>> Start COLLECTED MATERIAL
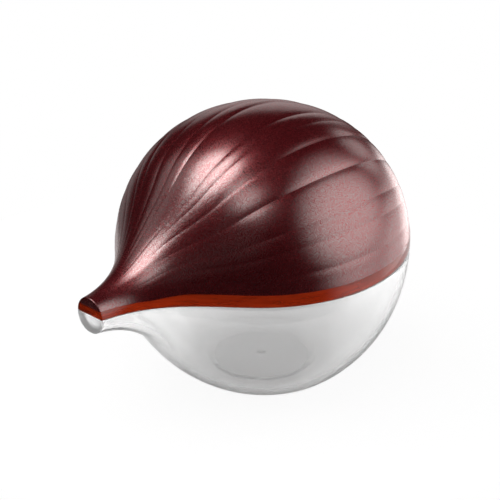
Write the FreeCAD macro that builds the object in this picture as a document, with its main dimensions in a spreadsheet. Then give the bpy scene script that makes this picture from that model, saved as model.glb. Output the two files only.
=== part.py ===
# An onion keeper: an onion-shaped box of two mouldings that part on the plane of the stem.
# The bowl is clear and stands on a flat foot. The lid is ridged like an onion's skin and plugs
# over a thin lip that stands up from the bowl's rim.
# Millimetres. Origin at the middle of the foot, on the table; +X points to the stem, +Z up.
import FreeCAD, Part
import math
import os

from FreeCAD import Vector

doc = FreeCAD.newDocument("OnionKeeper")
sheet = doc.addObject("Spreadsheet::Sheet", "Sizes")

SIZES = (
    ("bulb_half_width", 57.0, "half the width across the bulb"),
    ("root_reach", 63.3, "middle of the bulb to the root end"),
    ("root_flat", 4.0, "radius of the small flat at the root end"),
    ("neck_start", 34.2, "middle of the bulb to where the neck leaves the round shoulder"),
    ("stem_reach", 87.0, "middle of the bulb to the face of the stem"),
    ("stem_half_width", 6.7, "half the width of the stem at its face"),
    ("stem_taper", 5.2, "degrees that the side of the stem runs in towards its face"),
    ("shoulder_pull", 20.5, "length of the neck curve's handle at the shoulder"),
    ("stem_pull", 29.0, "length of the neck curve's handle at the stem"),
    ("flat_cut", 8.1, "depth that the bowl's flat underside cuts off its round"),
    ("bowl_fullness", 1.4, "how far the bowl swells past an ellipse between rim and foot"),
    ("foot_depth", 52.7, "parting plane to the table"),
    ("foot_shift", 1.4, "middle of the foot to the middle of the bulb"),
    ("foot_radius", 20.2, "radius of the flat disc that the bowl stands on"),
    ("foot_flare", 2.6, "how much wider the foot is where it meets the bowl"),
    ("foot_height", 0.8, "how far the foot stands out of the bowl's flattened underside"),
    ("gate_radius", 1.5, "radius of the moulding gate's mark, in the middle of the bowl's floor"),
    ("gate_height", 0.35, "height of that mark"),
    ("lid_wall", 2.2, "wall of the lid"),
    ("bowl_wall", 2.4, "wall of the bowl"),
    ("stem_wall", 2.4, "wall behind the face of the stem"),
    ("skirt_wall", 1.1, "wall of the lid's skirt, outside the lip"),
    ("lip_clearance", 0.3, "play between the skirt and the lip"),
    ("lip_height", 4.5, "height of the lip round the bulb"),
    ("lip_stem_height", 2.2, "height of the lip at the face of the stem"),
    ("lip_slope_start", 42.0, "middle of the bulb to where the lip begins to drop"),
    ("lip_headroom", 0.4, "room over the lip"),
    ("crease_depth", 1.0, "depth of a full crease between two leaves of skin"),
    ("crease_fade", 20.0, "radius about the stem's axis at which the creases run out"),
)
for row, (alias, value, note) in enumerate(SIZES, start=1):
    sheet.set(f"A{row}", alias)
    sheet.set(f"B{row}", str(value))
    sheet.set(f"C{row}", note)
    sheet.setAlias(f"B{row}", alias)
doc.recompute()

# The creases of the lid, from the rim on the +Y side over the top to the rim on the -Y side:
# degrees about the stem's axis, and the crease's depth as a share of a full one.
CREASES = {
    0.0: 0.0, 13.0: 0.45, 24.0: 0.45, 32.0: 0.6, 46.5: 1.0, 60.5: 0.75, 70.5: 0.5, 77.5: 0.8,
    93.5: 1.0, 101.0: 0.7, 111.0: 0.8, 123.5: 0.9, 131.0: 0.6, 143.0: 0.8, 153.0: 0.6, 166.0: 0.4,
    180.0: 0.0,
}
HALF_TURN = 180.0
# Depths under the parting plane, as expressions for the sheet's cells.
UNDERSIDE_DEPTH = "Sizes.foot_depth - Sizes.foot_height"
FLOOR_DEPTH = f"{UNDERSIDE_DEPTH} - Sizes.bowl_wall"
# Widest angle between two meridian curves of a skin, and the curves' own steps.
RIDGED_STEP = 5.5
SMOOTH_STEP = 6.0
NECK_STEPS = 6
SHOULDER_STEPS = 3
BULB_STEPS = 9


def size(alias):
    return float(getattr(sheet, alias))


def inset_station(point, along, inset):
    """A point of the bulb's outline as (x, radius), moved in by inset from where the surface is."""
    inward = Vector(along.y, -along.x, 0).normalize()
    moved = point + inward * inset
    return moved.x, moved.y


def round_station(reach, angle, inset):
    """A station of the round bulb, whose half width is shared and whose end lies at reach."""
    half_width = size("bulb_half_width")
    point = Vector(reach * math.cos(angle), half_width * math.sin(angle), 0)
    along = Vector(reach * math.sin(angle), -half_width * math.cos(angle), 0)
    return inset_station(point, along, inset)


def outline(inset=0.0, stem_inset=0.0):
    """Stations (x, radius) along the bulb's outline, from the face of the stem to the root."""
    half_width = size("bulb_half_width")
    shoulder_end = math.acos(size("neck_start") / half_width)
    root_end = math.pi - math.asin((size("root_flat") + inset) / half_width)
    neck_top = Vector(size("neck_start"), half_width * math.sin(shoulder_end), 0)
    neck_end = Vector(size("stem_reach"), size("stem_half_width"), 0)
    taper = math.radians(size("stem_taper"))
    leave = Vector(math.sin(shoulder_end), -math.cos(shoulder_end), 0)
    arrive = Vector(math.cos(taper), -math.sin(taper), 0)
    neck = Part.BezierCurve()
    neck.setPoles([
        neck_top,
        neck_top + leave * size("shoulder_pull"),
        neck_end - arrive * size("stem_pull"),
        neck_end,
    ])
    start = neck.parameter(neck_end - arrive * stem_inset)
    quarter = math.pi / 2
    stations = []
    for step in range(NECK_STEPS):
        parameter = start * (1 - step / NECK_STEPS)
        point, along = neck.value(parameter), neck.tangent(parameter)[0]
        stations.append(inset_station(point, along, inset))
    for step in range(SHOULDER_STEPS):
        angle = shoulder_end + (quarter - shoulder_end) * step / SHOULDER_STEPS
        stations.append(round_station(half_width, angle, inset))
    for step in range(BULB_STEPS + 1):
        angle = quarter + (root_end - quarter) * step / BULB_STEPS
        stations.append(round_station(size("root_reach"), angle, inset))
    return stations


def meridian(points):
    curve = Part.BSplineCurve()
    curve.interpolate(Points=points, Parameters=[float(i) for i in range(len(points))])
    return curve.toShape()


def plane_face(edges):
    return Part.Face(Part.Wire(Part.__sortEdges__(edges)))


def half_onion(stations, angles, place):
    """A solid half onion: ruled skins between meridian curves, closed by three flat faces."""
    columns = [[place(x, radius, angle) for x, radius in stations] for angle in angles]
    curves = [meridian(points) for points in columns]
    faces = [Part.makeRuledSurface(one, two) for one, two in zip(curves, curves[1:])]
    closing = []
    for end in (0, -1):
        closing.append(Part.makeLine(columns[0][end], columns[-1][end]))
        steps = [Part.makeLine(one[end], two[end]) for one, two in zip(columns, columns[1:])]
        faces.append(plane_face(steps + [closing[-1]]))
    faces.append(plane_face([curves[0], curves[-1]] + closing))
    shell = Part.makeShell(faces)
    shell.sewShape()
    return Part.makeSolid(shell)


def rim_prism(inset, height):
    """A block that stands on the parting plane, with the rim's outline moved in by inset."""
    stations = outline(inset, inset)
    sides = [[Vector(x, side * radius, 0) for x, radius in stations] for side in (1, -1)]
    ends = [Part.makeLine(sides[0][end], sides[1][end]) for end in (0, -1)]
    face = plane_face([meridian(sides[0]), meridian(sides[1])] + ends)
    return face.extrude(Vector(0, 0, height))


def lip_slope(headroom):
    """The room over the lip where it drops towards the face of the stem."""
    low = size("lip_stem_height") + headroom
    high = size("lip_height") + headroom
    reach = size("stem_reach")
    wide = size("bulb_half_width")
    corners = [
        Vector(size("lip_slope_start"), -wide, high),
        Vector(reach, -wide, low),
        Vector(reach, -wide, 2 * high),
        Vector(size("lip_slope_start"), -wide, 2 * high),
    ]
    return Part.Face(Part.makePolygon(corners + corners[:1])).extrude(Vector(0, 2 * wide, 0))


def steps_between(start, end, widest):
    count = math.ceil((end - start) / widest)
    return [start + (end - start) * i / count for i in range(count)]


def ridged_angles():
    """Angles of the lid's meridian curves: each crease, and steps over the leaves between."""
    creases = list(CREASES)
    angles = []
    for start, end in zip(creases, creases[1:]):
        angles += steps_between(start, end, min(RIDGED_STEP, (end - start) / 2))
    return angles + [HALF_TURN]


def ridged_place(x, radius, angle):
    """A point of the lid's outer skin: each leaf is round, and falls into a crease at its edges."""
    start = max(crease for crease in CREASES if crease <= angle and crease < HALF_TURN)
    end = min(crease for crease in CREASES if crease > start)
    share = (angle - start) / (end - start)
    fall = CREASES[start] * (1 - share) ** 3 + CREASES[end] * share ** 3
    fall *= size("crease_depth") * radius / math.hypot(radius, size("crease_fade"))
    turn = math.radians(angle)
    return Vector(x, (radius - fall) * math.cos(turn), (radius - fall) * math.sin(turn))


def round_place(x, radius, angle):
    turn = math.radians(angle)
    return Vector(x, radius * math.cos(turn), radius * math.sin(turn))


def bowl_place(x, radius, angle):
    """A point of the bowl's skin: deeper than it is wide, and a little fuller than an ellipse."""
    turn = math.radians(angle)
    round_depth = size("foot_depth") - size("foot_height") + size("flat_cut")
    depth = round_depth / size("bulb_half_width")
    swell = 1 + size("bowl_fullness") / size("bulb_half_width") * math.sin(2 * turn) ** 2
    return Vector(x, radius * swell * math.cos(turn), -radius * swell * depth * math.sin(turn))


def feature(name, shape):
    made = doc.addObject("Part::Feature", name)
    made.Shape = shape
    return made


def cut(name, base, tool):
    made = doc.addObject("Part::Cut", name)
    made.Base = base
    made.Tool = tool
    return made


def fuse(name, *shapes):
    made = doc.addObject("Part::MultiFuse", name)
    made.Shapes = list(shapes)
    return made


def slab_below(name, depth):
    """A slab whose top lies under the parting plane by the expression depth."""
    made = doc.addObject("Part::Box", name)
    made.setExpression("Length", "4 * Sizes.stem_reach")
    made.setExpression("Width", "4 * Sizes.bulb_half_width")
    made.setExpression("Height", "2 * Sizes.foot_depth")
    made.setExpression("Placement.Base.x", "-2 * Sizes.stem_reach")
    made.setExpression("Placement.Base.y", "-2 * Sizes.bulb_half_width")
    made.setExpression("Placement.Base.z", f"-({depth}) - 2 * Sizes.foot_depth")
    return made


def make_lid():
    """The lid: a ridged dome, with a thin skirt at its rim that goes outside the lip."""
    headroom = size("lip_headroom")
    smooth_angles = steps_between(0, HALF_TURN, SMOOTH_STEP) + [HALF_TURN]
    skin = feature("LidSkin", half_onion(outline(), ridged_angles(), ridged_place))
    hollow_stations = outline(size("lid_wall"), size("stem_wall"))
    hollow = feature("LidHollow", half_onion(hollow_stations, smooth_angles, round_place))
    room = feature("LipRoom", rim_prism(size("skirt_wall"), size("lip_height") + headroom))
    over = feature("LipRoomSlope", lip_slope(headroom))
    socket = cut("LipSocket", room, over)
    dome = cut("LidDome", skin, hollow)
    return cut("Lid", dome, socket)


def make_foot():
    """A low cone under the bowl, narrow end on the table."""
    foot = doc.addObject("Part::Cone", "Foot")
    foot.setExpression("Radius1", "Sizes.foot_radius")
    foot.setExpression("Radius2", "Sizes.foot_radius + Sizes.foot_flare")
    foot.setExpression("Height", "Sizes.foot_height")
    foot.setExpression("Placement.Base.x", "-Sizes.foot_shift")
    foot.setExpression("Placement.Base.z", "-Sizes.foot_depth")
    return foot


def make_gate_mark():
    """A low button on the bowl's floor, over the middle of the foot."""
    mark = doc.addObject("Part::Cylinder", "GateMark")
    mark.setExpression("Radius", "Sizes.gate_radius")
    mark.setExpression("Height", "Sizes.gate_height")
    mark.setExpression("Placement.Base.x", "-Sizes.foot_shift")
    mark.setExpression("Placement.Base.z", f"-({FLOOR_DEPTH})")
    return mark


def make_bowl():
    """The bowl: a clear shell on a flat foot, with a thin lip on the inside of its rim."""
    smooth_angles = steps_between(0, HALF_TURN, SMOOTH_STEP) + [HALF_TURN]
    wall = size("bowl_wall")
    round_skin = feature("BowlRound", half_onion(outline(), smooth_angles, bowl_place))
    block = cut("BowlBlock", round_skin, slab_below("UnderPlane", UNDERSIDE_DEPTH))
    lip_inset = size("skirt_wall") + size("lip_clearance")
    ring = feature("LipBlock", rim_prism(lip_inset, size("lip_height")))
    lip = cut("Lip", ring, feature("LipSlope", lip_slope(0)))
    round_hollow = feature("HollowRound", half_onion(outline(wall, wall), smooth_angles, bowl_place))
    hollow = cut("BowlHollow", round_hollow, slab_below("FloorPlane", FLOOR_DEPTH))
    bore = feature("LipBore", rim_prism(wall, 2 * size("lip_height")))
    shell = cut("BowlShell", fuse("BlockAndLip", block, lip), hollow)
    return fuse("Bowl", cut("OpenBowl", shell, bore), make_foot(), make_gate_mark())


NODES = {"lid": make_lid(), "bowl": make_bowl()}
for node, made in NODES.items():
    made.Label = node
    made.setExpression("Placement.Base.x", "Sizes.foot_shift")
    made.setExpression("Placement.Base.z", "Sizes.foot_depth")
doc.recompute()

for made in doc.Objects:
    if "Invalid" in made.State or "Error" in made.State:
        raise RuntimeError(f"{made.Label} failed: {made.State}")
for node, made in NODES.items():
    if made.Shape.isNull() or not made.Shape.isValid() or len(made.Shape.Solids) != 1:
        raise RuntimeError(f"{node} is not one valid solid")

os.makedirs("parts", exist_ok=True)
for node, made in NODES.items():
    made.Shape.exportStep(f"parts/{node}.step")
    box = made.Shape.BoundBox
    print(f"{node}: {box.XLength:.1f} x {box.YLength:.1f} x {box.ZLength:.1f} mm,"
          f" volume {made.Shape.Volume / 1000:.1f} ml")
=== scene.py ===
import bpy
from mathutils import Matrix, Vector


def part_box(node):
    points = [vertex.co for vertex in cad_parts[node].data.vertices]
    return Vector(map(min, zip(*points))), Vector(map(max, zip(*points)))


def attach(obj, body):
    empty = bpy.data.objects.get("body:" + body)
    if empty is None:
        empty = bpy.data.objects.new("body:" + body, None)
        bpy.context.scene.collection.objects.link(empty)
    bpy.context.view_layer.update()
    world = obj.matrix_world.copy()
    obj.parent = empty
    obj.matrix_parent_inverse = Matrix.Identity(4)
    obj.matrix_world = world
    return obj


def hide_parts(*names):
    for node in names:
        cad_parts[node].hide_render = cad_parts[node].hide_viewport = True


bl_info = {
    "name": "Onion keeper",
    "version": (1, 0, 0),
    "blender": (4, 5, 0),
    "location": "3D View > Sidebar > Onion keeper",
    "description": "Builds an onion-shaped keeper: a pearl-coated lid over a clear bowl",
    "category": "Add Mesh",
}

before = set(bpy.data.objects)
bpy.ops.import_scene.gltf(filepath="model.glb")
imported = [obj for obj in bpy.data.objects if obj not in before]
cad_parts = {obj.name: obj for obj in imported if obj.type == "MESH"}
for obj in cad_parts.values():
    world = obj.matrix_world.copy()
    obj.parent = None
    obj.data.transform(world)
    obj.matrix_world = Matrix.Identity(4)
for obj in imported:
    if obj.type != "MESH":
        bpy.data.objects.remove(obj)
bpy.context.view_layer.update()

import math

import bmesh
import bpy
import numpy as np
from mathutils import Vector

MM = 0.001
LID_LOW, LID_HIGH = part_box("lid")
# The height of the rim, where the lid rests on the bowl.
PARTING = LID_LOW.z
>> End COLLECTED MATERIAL
**INSTRUCTION**
Starting at the line that contains "imported = [obj", repeat each line exactly, and stop after the line that contains "obj.data.transform(world)".

**THE OUTPUT**
imported = [obj for obj in bpy.data.objects if obj not in before]
cad_parts = {obj.name: obj for obj in imported if obj.type == "MESH"}
for obj in cad_parts.values():
    world = obj.matrix_world.copy()
    obj.parent = None
    obj.data.transform(world)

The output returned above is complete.